How the IRS is cracking down on pseudo-anonymous transactions
In addition to publishing more cryptocurrency guidelines, the IRS has been cracking down on crypto tax fraud that is happening on exchanges and on the blockchain.
Back in 2016, the IRS Coinbase issued a John Doe Summons requiring the exchange to hand over customer data to the federal government.
The tax rules for centralized exchanges will only get stricter in the coming years. The Build Back Better Act of 2021 requires cryptocurrency exchanges to issue mandatory 1099 forms that report capital gains and losses to both clients and the IRS.
Of course, the IRS doesn’t limit its focus to centralized exchanges. In recent years, the Tax and Customs Administration has paid more attention to chain fraud.
Currently, the IRS is working with contractors like Chainalysis to analyze the blockchain and match “anonymous” wallets with known investors. It is estimated that these partnerships helped the IRS seize more than $10 billion in Bitcoin.
In addition, the federal government is taking active steps to deter investors from using privacy coins that could potentially be used for tax evasion. In 2022, the Treasury Department approved the privacy-focused Tornado coin, making its use by Americans illegal.
An increase in funding for the Tax and Customs Administration
It is likely that the IRS will only pay more attention to the cryptocurrency industry in the coming years. While the IRS has been called an “underfunded” institution in recent years, this is changing as the agency recently received significant funding from the Biden administration. The Inflation Reduction Act of 2022 gave the organization $80 billion in new funding over the next ten years.
While it’s unknown how much of this funding will be spent specifically fighting crypto tax fraud, IRS commissioners singled out cryptocurrency as a major contributor to America’s annual tax gap. Therefore, it is reasonable to assume that more funding for the IRS will lead to increased scrutiny of cryptocurrency investors.
What steps should I take to correctly declare my taxes?
With the increased focus on the cryptocurrency ecosystem, investors need to be proactive about reporting their capital gains and earnings.
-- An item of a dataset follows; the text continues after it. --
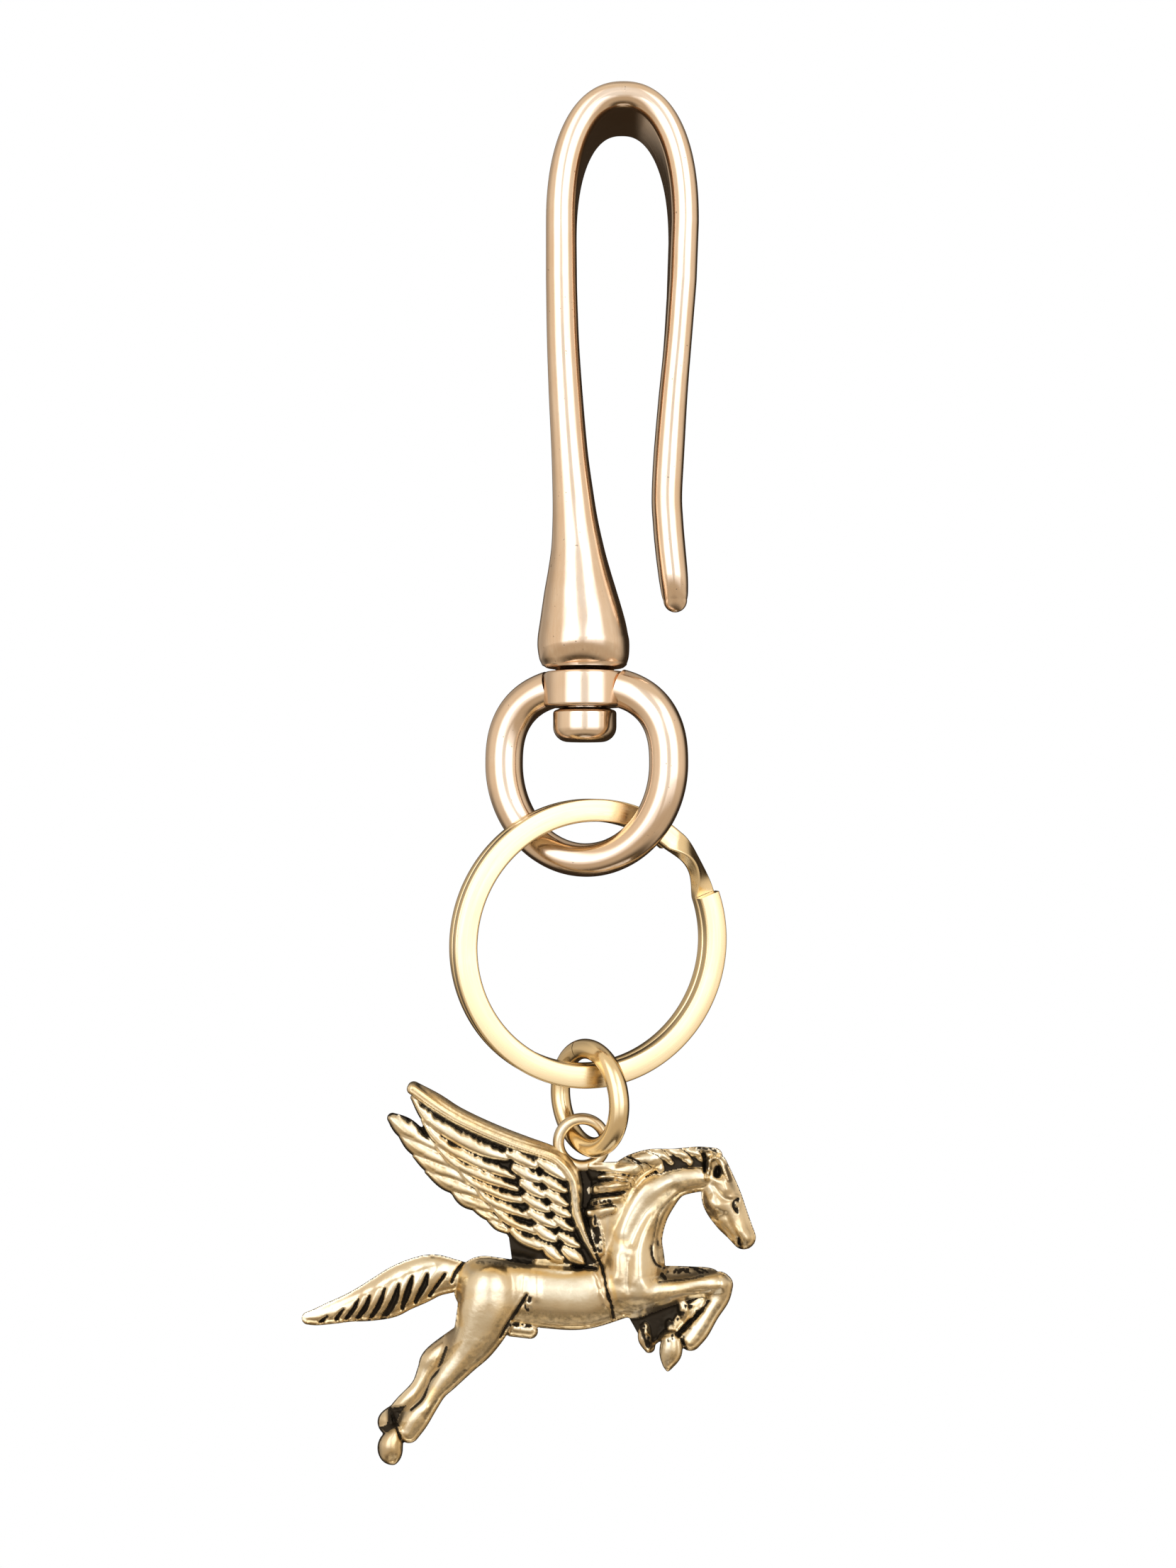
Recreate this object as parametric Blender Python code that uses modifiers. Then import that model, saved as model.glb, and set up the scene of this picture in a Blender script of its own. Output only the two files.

Here are a few steps you can take to ensure you stay tax compliant.
- Track your transactions: To accurately report your capital gains and losses, it is important to keep a detailed record of all your cryptocurrency transactions. This includes a full history of all your transactions and transfers across all your wallets and exchanges – including the date the transaction took place and the fair market value of your crypto upon receipt and removal.
- Find the right resources: To simplify the process of filing your cryptocurrency taxes, it is important to find the right tools. Crypto tax software can automatically sync with your wallets and exchanges – so you can keep track of your profits, losses and income! If you are not comfortable doing your own tax returns, you can contact a tax professional with cryptocurrency expertise.
- Submit an amended tax return: If you have not filed your cryptocurrency taxes in previous years, you must file an amended tax return. You have three years from the filing date to amend your tax return and ensure that your past crypto transactions are accurately reported. Remember, the IRS is generally more lenient on investors who make a good faith effort to accurately report their taxes.
Remember that tax evasion is considered a crime. The maximum penalty for tax evasion in the United States is $250,000 and up to five years in prison. Plus, there’s no time limit on how far back the IRS can check you in cases of outright tax fraud.
Finally
Cryptocurrency has gone mainstream, meaning the IRS is paying more attention to the ecosystem than ever before. To avoid civil and criminal penalties, investors must carefully report their profits, losses, and income to the IRS.